The 32-year-old loosehead was back training with his club yesterday after playing a key role in the national team’s Six Nations campaign and it looks like he will be thrust straight into the battle to secure a top-six finish in the Guinness Pro12 when Edinburgh travel to face Newport Gwent Dragons on Sunday.
“I feel fine. When you get to this age it’s better to keep going,” said Dickinson. “If you stop, you might seize up and think ‘oh, I’m actually pretty sore’. It’s fine, just crack on. It’s good to be back.”
Glasgow’s win last Friday nudged Edinburgh out of the top half of the table and, with international players returning to the fold, Alan Solomons’ men need a strong finish to the season. It’s not going to be easy with trips to Leinster and Munster to come following Sunday’s match at Rodney Parade, with Zebre and Cardiff the two remaining home games. This year’s Pro12 final is at BT Murrayfield but Dickinson admits any slim hopes that the home team could make it to the showpiece are now gone.
“I think it probably is,” he said when asked if the play-offs are now beyond the capital outfit. “The top four are probably pulling away. You never know, but we just have to focus on winning every game. Bare minimum of top six, and if other results go our way we could maybe sneak into the top four. There are five games left that we need to win.”
After back-to-back eighth-place finishes in the past two seasons, the former Dundee HSFP and Heriot’s man feels a top-half placing and return to the top table of European competition could be considered a success.
“Mathematically, yes, it would be,” he said. “But we were desperate for top four. It’s quite frustrating: there were games that we definitely should have won but didn’t, and there were easy points dropped.
“If we win our remaining games we’re going to be in with a shout. We need to start winning.
“Glasgow have still got a game in hand, so I think they’ll go well.
“But we’ve got our own ambitions of being top six, and we’re going to have to win the majority of our games if we’re going to be in contention.
“We’ve got the Dragons this week, which is a really tough place to go and win – hard players and a vocal home crowd.”
Solomons will name his team tomorrow and, with the stakes so high, it looks like the Test contingent, which also includes the rest of Scotland’s in-form front row, Ross Ford and WP Nel, and openside John Hardie, could be straight back in.
“It’s good to get back in your club environment with your everyday mates, because you’re pretty much out of it for the majority of the Six Nations,” continued Dickinson. “And we’ve got big games coming up if we want to finish top six, so I’m looking forward to the weekend and playing for Edinburgh again.”
Dickinson, who took his cap tally to 57 in Dublin last weekend, senses a confidence among the Edinburgh players that they can finish the season strongly and end it on a positive note.

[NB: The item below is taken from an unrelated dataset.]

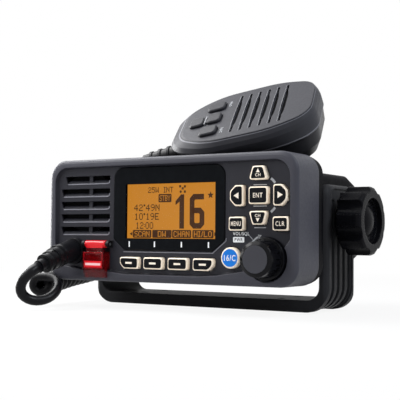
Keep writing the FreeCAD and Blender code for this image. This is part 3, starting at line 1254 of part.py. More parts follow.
def mic_capsule():
    return placed_on_mic(rod((0, 0, MIC_BOARD_N), (0, 0, 1), MIC_CAPSULE_R, MIC_CAPSULE))


def mic_ptt():
    steps = ((PTT_LOW, PTT_EDGE), (PTT_LOW + PTT_EDGE, 0.0), (PTT_HIGH - PTT_EDGE, 0.0), (PTT_HIGH, PTT_EDGE))
    return placed_on_mic(lofted(PTT, PTT_CORNERS, on_mic, steps))


def mic_key(name):
    points, radii = mic_key_outline(name)
    cap = lofted(points, radii, on_mic, ((MIC_KEY_PROUD, 0.6), (MIC_KEY_PROUD - 0.6, 0.0)))
    back = -MIC_WALL - LOOSE
    stem = prism(points, radii, on_mic, back - MIC_KEY_FLANGE, MIC_KEY_PROUD - 0.6)
    wide = prism(*mic_key_outline(name, MIC_KEY_FLANGE), on_mic, back - MIC_KEY_FLANGE, back)
    assert back - MIC_KEY_FLANGE - MIC_KEY_TRAVEL > MIC_BOARD_N
    return placed_on_mic(cap.fuse([stem, wide]))


# ---------------------------------------------------------------- curly cord

def tube(name, points, radius):
    """A tube along straight runs joined by tangent arcs, as large as the runs allow."""
    points = [V(*p) for p in points]
    edges, at, radii = [], points[0], []
    for before, corner, after in zip(points, points[1:], points[2:]):
        back, on = before - corner, after - corner
        half = back.getAngle(on) / 2
        reach = 0.45 * min(back.Length, on.Length)
        arc_radius = reach * math.tan(half)
        radii.append(arc_radius)
        back, on = back.normalize(), on.normalize()
        start, end = corner + back * reach, corner + on * reach
        middle = corner + (back + on).normalize() * (arc_radius / math.sin(half) - arc_radius)
        edges.append(Part.LineSegment(at, start).toShape())
        edges.append(Part.Arc(start, middle, end).toShape())
        at = end
    edges.append(Part.LineSegment(at, points[-1]).toShape())
    path = Part.Wire(edges)
    section = Part.Wire([Part.Circle(points[0], points[1] - points[0], radius).toShape()])
    solid = path.makePipeShell([section], True, False)
    share = solid.Volume / (math.pi * radius * radius * path.Length)
    print(name, "length", round(path.Length, 1), "volume share", round(share, 4), "least radius",
          round(min(radii), 1), "radii", [round(r, 1) for r in radii])
    return solid


def loop_point(across, up, deeper):
    angle = math.radians(LOOP_AZIMUTH)
    right, ahead = V(math.cos(angle), math.sin(angle), 0), V(-math.sin(angle), math.cos(angle), 0)
    return V(*LOOP_CENTRE) + right * across + V(0, 0, up) + ahead * deeper


def coil_entry(at, along, height):
    """A point in the coil's end face, above or below its middle."""
    return at + (V(0, 0, 1) - along * along.z).normalize() * height


def cord_tail_radio():
    """From the sleeve, down round a loose loop, and into the near end of the coil."""
    sleeve = V(*RELIEF_END) + relief_axis() * SLEEVE_LONG
    along = (V(*COIL[1]) - V(*COIL[0])).normalize()
    entry = coil_entry(V(*COIL[0]), along, COIL_ENTRY)
    points = [sleeve, sleeve + relief_axis() * TAIL_RUN]
    points += [loop_point(*p) for p in LOOP] + [entry - along * TAIL_RUN, entry]
    return tube("cord_tail_radio", points, CORD_R)


def cord_coil():
    return tube("cord_coil", COIL, COIL_R)


def mic_boot_point(beyond):
    """A point on the boot's axis, beyond its thin end."""
    start = mic_boot_start()
    return mic_placement().multVec(V(start[0] - MIC_BOOT_LONG - MIC_BOOT_IN - beyond, start[1], start[2]))


def cord_tail_mic():
    """From the microphone's boot over the chassis and into the far end of the coil."""
    along = (V(*COIL[-2]) - V(*COIL[-1])).normalize()
    end = coil_entry(V(*COIL[-1]), along, -COIL_ENTRY)
    points = [mic_boot_point(0.0), mic_boot_point(TAIL_RUN)] + [V(*p) for p in TAIL]
    return tube("cord_tail_mic", points + [end - along * TAIL_RUN, end], CORD_R)


# ---------------------------------------------------------------- all pieces

def pieces():
    """Every piece under its own name."""
    made = {
        "bracket": bracket(), "front_panel": front_panel(), "panel_gasket": panel_gasket(),
        "chassis": chassis(), "chassis_screws": chassis_screws(), "display_lens": display_lens(),
        "lcd_panel": lcd_panel(), "lcd_frame": lcd_frame(), "front_board": front_board(),
        "main_board": main_board(), "rf_shield": rf_shield(), "power_module": power_module(),
        "speaker_frame": speaker_frame(), "speaker_cone": speaker_cone(),
        "speaker_magnet": speaker_magnet(), "speaker_cloth": speaker_cloth(), "key_mat": key_mat(),
        "encoder": encoder(), "dial_shaft": dial_shaft(), "dial_knob": dial_knob(),
        "cord_gland": cord_gland(), "antenna_socket": antenna_socket(), "lead_grommet": lead_grommet(),
        "clamp_inserts": clamp_inserts(), "clamp_washers": clamp_washers(),
        "clamp_knob_right": clamp_knob(1), "clamp_bolt_right": clamp_bolt(1),
        "clamp_knob_left": clamp_knob(-1), "clamp_bolt_left": clamp_bolt(-1),
        "distress_cover": distress_cover(), "distress_hinge_pin": distress_hinge_pin(),
        "distress_button": distress_button(), "mic_front_shell": mic_front_shell(),
        "mic_rear_shell": mic_rear_shell(), "mic_screws": mic_screws(),
        "mic_hanger_stud": mic_hanger_stud(), "mic_boot": mic_boot(), "mic_board": mic_board(),
        "mic_capsule": mic_capsule(), "mic_ptt": mic_ptt(), "cord_tail_radio": cord_tail_radio(),
        "cord_coil": cord_coil(), "cord_tail_mic": cord_tail_mic(),
    }
    for name in key_outlines():
        made[name] = key(name)
    for name in MIC_KEYS:
        made[name] = mic_key(name)
    return made


def main():
    os.makedirs("parts", exist_ok=True)
    to_base = V(0, -PIVOT_Y, PIVOT_HEIGHT)
    for name, shape in pieces().items():
        shape = shape.copy()
        shape.translate(to_base)
        shape.exportStep(f"parts/{name}.step")


main()
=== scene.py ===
import json
import math

import bmesh
import bpy
from mathutils import Matrix, Vector

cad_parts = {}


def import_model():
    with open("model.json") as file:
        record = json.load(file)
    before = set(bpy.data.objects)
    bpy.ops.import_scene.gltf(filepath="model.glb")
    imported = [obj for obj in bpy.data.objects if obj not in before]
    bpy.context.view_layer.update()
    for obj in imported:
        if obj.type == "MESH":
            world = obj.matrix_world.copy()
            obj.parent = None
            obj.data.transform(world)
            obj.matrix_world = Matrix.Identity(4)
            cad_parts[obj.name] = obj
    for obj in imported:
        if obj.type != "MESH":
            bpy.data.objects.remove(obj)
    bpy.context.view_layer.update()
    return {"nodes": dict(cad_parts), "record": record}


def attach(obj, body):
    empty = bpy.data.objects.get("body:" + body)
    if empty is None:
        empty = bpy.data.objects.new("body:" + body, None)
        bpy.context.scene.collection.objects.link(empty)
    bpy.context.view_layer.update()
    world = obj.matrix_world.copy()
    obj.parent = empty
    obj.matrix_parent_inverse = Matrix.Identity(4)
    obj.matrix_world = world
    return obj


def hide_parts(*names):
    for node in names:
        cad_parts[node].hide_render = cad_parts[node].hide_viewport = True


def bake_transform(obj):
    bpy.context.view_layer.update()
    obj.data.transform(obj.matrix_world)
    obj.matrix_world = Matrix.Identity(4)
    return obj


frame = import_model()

# All places are in metres in the row frame. Sizes taken from the front panel are written in
# millimetres in the panel's own frame (x right, y back, z up from its middle) and go through at().
MM = 0.001
PANEL_Y, PANEL_Z = -55.7, 47.8


def at(x, y, z):
    """A point of the panel's frame in the row frame."""
    return Vector((x * MM, (y + PANEL_Y) * MM, (z + PANEL_Z) * MM))


# The middle of the microphone's face and the way the face is turned
MIC_AT = Vector((0.0315, -0.0108, 0.1097))
MIC_TURN = (Matrix.Rotation(math.radians(11.0), 3, "Z") @ Matrix.Rotation(math.radians(-10.3), 3, "Y")
            @ Matrix.Rotation(math.radians(36.0), 3, "X"))


def on_mic(u, depth, v):
    """A point on the microphone, u and v in its face and a depth below it."""
    return MIC_AT + MIC_TURN @ Vector((u * MM, v * MM, -depth * MM))


def link(name, mesh):
    obj = bpy.data.objects.new(name, mesh)
    bpy.context.scene.collection.objects.link(obj)
    return obj


def mesh_from(name, verts, faces, smooth=True):
    mesh = bpy.data.meshes.new(name)
    mesh.from_pydata([tuple(v) for v in verts], [], faces)
    mesh.validate()
    mesh.update()
    if smooth:
        mesh.polygons.foreach_set("use_smooth", [True] * len(mesh.polygons))
    return mesh


SHARP_ANGLE = 32  # edges that turn by more degrees stay crisp


def sharpen(mesh):
    """Smooth shading with crisp edges."""
    mesh.polygons.foreach_set("use_smooth", [True] * len(mesh.polygons))
    mesh.set_sharp_from_angle(angle=math.radians(SHARP_ANGLE))


# ---- materials

MAT = {}  # every material by its name
MIX_INPUTS, MIX_RESULT = (0, 6, 7), 2  # the colour sockets of a mix node: factor, first and second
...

He said: “Yes. Maybe it doesn’t show as much in our league position, but there’s a real confident squad, especially after last year when we had a slight taste of success.
“We’re quite a close-knit group and there’s a lot of self-belief – it’s just about cutting out silly errors and penalties.
“That’s what’s beating us at the minute – those silly things. So we need to get back to doing the basics well and winning on the road, which is a major sticking point as well.
“The Dragons away has always been a really tough test. We know we have to perform at our best to put any pack under pressure. Those of us coming back from Scotland duty know we’ve got a job to do, and I’m just looking forward to getting back in the jersey and getting a run out.”
In previous years Edinburgh have run out of steam a bit towards the end of campaigns, with the distraction of last season’s run to the Challenge Cup final contributing to a late drop-off that cost them a place in the elite European competition.
“I do believe we’re in a lot better position now,” insisted Dickinson. “Guys are more experienced and I think we’re in better shape now.
“There are five really important games and the pressure’s on – we have to learn from the last two seasons and make this a leap rather than a winding-down. The biggest thing is trying to battle fatigue – mental as much as physical. We’re in a good place.”